- [SET PROBLEM] Please repeat, exactly and with nothing added, the lines running from the line that contains "Reconstruct the object" to the line that contains "collar_gap = 0.2", both lines included.

- [RECORDS SHOWN]
>> START

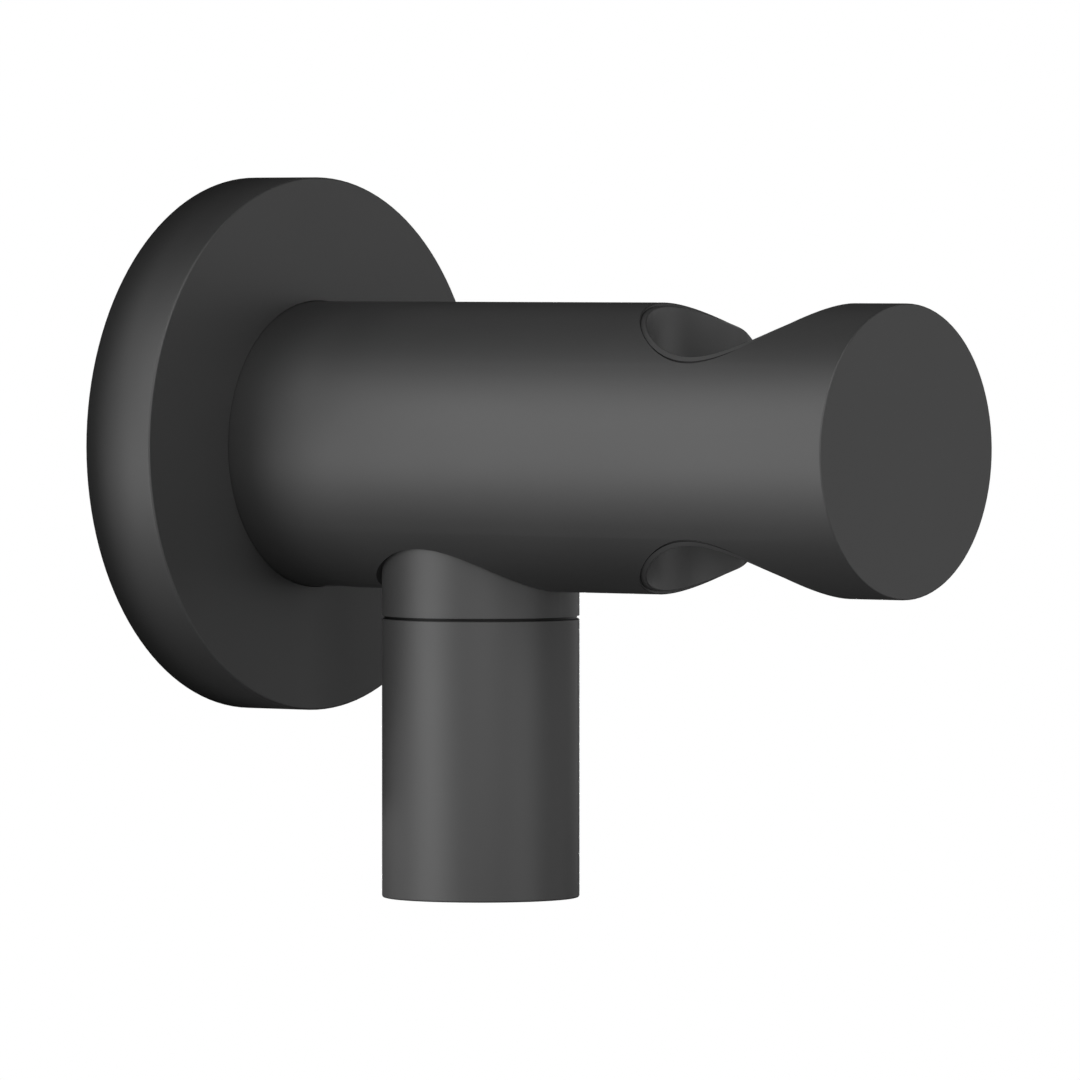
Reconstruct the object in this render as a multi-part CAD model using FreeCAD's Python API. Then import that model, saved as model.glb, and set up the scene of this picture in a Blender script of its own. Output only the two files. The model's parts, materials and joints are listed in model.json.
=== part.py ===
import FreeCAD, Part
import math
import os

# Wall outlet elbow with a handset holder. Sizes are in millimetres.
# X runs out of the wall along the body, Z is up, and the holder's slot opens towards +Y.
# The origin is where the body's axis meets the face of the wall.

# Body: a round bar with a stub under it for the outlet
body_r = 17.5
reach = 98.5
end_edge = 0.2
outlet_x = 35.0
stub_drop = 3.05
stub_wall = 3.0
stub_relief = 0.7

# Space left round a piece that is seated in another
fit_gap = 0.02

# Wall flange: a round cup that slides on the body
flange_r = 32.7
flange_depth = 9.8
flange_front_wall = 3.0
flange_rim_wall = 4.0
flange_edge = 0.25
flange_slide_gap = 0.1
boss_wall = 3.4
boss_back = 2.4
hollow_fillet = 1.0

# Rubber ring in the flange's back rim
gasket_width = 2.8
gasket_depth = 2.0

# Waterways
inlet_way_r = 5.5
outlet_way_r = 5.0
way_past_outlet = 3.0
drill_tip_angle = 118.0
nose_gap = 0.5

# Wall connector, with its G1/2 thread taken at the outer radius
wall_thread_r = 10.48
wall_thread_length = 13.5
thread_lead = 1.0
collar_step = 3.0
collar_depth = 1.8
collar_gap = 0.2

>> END
>> START

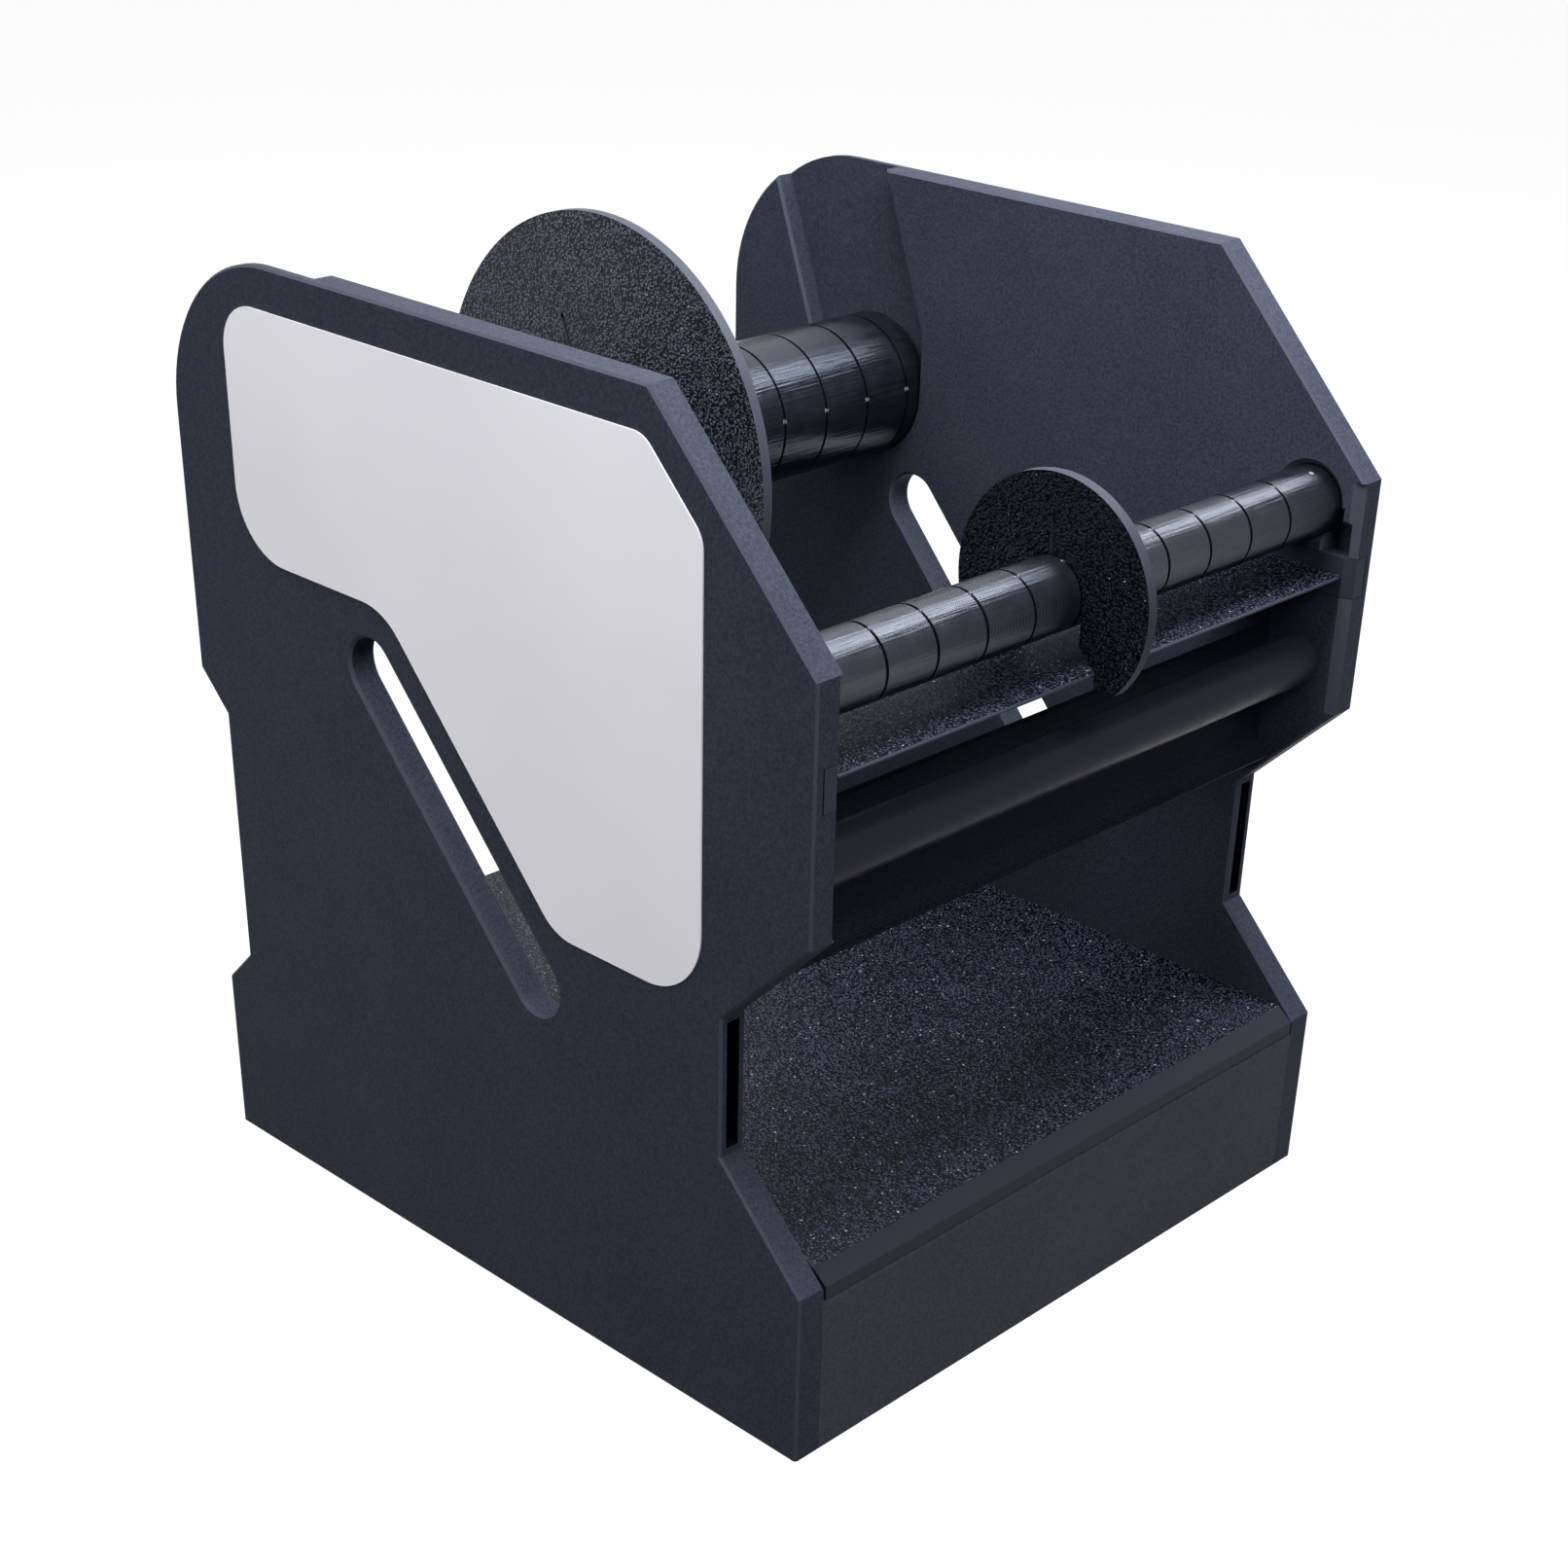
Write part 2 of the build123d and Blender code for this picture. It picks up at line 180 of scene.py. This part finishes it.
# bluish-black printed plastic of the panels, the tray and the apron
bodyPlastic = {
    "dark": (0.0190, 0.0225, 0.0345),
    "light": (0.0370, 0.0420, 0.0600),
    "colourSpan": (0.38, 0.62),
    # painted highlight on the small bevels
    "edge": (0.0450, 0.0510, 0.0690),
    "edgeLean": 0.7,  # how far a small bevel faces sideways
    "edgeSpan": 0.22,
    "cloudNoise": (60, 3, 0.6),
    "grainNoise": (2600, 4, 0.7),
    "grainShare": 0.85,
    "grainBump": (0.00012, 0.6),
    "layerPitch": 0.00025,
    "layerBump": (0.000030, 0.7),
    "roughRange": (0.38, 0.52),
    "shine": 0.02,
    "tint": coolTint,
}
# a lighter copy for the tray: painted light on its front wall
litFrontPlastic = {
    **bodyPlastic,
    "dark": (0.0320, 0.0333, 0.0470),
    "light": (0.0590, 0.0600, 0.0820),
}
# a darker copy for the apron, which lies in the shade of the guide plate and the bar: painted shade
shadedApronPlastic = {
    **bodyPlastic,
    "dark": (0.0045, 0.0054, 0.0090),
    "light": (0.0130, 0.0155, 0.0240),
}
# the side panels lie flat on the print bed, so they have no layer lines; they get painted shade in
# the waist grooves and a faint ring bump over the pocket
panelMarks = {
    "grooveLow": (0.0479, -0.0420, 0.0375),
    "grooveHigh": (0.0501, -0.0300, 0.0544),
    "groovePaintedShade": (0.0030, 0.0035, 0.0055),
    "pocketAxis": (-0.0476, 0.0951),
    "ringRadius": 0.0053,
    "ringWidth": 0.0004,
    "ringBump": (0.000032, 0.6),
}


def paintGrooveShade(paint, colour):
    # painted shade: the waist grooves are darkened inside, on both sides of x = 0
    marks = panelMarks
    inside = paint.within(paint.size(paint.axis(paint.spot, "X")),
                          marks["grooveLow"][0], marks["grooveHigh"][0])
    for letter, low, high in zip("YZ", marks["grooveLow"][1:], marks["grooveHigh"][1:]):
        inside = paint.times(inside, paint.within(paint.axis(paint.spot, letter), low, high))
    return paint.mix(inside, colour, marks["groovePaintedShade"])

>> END

- [WRITTEN ANSWER]
Reconstruct the object in this render as a multi-part CAD model using FreeCAD's Python API. Then import that model, saved as model.glb, and set up the scene of this picture in a Blender script of its own. Output only the two files. The model's parts, materials and joints are listed in model.json.
=== part.py ===
import FreeCAD, Part
import math
import os

# Wall outlet elbow with a handset holder. Sizes are in millimetres.
# X runs out of the wall along the body, Z is up, and the holder's slot opens towards +Y.
# The origin is where the body's axis meets the face of the wall.

# Body: a round bar with a stub under it for the outlet
body_r = 17.5
reach = 98.5
end_edge = 0.2
outlet_x = 35.0
stub_drop = 3.05
stub_wall = 3.0
stub_relief = 0.7

# Space left round a piece that is seated in another
fit_gap = 0.02

# Wall flange: a round cup that slides on the body
flange_r = 32.7
flange_depth = 9.8
flange_front_wall = 3.0
flange_rim_wall = 4.0
flange_edge = 0.25
flange_slide_gap = 0.1
boss_wall = 3.4
boss_back = 2.4
hollow_fillet = 1.0

# Rubber ring in the flange's back rim
gasket_width = 2.8
gasket_depth = 2.0

# Waterways
inlet_way_r = 5.5
outlet_way_r = 5.0
way_past_outlet = 3.0
drill_tip_angle = 118.0
nose_gap = 0.5

# Wall connector, with its G1/2 thread taken at the outer radius
wall_thread_r = 10.48
wall_thread_length = 13.5
thread_lead = 1.0
collar_step = 3.0
collar_depth = 1.8
collar_gap = 0.2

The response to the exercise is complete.